_Description of the task_
Starting at the line that has "obj.data.transform(world)" and stopping after the line that has "from typing import ClassVar", reproduce the listing below exactly; omit everything else.

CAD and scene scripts
=-=-=-=-=

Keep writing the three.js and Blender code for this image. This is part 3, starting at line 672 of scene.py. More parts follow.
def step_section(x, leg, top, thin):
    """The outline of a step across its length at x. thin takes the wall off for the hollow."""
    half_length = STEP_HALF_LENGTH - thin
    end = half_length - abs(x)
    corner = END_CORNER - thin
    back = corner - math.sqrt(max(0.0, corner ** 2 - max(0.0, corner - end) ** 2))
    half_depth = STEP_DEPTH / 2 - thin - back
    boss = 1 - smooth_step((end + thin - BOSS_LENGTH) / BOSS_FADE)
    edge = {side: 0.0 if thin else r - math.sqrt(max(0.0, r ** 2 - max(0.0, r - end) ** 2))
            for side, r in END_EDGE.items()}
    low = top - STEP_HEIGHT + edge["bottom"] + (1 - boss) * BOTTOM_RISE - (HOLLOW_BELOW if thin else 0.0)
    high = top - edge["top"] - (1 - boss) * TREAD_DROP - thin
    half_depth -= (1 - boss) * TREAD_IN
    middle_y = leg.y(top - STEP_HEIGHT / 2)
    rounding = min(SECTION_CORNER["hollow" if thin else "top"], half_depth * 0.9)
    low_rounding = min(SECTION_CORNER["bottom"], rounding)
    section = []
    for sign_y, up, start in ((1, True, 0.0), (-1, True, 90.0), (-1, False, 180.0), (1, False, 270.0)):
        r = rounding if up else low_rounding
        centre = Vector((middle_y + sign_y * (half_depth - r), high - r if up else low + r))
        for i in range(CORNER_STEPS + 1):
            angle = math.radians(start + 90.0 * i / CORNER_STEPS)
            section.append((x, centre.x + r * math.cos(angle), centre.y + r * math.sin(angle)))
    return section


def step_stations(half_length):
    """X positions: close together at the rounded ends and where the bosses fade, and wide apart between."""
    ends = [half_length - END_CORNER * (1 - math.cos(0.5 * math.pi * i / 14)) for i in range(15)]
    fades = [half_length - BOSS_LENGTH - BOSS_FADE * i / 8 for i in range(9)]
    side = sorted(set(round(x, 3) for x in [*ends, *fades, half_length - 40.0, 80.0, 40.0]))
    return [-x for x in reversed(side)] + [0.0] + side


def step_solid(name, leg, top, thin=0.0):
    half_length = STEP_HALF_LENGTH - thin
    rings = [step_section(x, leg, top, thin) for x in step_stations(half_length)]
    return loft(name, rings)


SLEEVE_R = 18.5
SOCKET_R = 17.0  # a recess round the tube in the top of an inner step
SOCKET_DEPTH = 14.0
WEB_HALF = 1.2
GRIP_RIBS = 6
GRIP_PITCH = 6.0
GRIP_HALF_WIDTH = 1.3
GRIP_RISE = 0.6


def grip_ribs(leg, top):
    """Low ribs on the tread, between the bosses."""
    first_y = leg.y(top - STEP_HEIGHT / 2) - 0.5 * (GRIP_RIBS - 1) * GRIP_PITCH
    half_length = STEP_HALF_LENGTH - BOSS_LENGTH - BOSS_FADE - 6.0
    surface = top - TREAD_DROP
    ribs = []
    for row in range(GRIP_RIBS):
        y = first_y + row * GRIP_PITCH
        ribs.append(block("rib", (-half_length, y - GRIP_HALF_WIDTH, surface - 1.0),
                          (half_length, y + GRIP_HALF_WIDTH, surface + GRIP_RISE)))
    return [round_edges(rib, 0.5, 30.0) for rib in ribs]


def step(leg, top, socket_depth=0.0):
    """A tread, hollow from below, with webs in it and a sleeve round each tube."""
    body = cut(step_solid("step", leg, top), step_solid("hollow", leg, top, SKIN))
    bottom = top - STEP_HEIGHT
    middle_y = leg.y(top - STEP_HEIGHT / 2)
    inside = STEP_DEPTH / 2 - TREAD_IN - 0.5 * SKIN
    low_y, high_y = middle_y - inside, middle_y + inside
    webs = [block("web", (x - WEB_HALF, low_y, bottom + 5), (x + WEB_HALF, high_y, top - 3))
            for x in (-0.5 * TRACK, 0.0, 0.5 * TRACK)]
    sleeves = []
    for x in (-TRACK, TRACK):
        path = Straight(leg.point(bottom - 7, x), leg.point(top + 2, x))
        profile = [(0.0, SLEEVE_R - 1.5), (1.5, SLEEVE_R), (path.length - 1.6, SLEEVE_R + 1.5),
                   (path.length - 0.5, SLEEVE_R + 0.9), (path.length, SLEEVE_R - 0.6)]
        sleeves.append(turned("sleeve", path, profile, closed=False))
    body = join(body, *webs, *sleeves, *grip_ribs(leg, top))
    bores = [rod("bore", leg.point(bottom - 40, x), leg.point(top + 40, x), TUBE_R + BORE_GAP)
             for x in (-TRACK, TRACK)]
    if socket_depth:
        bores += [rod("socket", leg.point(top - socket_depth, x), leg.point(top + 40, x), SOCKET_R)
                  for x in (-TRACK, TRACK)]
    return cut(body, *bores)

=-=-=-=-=

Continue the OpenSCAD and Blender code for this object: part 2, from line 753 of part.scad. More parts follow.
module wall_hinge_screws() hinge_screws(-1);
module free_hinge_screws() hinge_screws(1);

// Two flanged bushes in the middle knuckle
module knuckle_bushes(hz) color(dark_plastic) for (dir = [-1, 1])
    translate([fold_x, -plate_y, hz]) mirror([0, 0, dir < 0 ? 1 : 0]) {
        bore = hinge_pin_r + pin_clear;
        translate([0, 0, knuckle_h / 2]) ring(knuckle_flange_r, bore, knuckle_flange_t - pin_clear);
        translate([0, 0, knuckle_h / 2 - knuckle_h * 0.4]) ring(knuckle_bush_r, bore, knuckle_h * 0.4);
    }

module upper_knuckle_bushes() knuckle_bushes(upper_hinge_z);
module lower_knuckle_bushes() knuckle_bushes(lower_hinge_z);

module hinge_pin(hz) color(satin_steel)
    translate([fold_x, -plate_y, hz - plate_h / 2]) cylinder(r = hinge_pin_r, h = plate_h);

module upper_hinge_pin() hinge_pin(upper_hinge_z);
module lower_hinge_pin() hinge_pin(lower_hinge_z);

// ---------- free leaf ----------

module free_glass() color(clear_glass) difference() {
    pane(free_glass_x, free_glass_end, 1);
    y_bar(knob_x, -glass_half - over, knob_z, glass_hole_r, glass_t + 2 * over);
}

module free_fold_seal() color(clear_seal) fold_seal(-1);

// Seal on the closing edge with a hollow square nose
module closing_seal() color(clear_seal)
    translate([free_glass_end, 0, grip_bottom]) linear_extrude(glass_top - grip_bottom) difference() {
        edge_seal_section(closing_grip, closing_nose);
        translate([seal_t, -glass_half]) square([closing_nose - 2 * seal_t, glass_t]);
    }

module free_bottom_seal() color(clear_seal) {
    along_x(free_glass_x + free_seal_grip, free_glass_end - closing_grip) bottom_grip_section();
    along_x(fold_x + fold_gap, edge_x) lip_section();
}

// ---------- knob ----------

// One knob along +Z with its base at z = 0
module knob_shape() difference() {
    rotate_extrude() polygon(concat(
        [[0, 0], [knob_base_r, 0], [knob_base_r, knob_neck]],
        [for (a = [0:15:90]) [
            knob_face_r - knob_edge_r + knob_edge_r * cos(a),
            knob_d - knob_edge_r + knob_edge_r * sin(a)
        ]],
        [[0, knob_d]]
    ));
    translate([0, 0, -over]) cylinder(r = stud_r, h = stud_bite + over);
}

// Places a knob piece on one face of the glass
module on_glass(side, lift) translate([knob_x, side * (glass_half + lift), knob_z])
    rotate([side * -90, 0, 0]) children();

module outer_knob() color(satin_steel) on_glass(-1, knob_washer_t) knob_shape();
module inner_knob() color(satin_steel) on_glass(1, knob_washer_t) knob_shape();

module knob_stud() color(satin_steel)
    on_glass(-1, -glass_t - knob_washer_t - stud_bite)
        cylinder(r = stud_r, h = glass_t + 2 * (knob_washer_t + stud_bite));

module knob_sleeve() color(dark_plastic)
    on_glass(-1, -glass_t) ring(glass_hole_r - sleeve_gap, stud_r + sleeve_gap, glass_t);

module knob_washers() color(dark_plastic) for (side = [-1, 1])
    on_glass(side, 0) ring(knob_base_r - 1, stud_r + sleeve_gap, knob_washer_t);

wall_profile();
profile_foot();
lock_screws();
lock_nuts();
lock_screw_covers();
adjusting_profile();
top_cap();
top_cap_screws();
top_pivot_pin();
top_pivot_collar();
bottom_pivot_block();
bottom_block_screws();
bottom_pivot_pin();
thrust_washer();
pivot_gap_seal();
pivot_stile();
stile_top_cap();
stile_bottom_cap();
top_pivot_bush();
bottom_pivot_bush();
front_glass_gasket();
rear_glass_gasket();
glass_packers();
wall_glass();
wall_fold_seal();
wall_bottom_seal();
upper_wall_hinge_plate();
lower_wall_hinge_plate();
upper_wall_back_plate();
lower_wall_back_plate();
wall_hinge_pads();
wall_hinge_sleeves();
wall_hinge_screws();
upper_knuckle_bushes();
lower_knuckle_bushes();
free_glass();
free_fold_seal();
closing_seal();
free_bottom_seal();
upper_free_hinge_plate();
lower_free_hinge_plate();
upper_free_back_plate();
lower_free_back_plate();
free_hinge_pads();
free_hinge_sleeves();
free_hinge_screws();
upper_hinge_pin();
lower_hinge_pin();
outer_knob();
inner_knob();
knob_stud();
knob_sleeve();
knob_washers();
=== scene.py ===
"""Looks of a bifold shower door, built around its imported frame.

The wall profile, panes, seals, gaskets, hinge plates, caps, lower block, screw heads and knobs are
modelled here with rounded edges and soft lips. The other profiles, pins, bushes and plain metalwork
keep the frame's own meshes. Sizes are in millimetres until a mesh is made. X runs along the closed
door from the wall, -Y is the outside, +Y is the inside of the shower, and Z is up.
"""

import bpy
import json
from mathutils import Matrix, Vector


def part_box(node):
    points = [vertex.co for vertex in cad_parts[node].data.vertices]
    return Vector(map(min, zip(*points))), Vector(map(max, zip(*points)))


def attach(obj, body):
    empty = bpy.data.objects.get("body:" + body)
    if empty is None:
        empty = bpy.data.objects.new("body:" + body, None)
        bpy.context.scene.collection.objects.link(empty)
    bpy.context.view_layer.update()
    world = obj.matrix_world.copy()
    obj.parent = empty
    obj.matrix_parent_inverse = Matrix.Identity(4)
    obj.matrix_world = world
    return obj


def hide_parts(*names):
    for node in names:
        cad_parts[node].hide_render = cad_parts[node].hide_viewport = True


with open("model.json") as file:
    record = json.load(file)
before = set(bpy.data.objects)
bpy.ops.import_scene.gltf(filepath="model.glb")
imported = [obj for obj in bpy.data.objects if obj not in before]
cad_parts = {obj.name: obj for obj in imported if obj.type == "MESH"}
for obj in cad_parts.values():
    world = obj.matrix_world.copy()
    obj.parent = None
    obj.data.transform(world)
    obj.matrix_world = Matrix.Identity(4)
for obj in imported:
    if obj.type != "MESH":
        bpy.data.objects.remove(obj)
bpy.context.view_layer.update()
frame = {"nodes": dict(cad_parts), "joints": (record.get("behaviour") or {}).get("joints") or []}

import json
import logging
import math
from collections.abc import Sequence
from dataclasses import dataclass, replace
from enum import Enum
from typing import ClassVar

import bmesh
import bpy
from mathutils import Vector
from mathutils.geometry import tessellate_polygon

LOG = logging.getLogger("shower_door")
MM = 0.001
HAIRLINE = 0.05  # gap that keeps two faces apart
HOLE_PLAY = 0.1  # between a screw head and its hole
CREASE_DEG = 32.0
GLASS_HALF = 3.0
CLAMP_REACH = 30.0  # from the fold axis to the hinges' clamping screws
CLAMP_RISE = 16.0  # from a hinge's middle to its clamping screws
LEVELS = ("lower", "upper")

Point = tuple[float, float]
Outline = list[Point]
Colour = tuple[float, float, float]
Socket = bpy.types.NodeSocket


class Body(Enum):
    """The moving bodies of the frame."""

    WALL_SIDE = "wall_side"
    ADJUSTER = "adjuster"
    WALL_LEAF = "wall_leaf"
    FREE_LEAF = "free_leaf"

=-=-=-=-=

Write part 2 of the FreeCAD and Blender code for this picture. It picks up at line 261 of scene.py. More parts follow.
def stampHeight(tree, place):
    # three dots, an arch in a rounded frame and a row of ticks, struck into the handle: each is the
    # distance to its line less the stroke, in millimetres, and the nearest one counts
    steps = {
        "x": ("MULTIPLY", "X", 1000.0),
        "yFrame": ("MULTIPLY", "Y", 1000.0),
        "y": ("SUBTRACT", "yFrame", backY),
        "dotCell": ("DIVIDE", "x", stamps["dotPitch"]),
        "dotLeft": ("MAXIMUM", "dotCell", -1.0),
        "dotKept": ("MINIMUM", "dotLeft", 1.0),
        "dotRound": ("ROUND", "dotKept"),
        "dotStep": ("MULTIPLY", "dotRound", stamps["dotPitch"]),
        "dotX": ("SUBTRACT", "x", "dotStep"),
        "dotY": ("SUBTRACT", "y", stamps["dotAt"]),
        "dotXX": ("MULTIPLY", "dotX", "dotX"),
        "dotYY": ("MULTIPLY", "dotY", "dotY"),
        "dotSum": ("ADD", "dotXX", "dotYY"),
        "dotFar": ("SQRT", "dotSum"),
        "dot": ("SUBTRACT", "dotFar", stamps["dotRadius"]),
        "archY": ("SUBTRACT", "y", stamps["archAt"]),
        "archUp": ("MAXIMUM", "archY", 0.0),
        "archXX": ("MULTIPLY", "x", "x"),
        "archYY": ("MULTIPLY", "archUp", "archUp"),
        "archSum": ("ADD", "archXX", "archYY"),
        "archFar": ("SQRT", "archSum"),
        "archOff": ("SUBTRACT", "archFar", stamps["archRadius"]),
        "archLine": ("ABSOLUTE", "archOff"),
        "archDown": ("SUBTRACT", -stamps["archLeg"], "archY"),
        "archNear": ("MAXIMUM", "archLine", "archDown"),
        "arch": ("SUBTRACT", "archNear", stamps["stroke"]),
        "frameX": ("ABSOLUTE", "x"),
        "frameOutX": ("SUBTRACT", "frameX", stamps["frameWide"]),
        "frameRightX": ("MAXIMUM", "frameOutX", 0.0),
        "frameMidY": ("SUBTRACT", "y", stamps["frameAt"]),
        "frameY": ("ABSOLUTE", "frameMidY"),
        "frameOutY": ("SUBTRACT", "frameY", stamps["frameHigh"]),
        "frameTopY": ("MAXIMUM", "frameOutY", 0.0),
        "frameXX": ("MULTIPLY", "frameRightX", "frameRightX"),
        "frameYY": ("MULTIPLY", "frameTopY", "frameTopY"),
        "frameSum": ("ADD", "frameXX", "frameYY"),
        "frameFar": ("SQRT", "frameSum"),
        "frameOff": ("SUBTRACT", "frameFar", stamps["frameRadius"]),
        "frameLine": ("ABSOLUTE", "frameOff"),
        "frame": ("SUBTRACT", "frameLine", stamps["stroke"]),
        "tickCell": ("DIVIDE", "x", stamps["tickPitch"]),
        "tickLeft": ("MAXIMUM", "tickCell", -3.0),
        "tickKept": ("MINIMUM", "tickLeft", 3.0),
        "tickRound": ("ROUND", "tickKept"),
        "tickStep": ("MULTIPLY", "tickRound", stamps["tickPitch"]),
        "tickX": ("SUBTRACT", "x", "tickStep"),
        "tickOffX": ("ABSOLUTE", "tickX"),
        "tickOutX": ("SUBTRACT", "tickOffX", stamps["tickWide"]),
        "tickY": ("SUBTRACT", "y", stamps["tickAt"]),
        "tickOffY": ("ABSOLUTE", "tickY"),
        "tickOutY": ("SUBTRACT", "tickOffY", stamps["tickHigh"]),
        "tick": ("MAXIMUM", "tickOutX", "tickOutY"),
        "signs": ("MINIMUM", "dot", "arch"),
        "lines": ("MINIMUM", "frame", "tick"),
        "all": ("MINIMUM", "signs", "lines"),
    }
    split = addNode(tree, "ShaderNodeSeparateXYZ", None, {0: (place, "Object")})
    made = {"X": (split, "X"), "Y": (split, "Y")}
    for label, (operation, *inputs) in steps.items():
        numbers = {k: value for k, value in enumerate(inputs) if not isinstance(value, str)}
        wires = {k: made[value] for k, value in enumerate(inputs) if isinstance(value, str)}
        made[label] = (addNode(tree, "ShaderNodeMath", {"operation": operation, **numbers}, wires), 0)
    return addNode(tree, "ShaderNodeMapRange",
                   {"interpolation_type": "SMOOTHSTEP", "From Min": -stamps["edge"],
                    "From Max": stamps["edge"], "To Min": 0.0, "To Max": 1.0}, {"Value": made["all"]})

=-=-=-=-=

_Response to the exercise_
    obj.data.transform(world)
    obj.matrix_world = Matrix.Identity(4)
for obj in imported:
    if obj.type != "MESH":
        bpy.data.objects.remove(obj)
bpy.context.view_layer.update()
frame = {"nodes": dict(cad_parts), "joints": (record.get("behaviour") or {}).get("joints") or []}

import json
import logging
import math
from collections.abc import Sequence
from dataclasses import dataclass, replace
from enum import Enum
from typing import ClassVar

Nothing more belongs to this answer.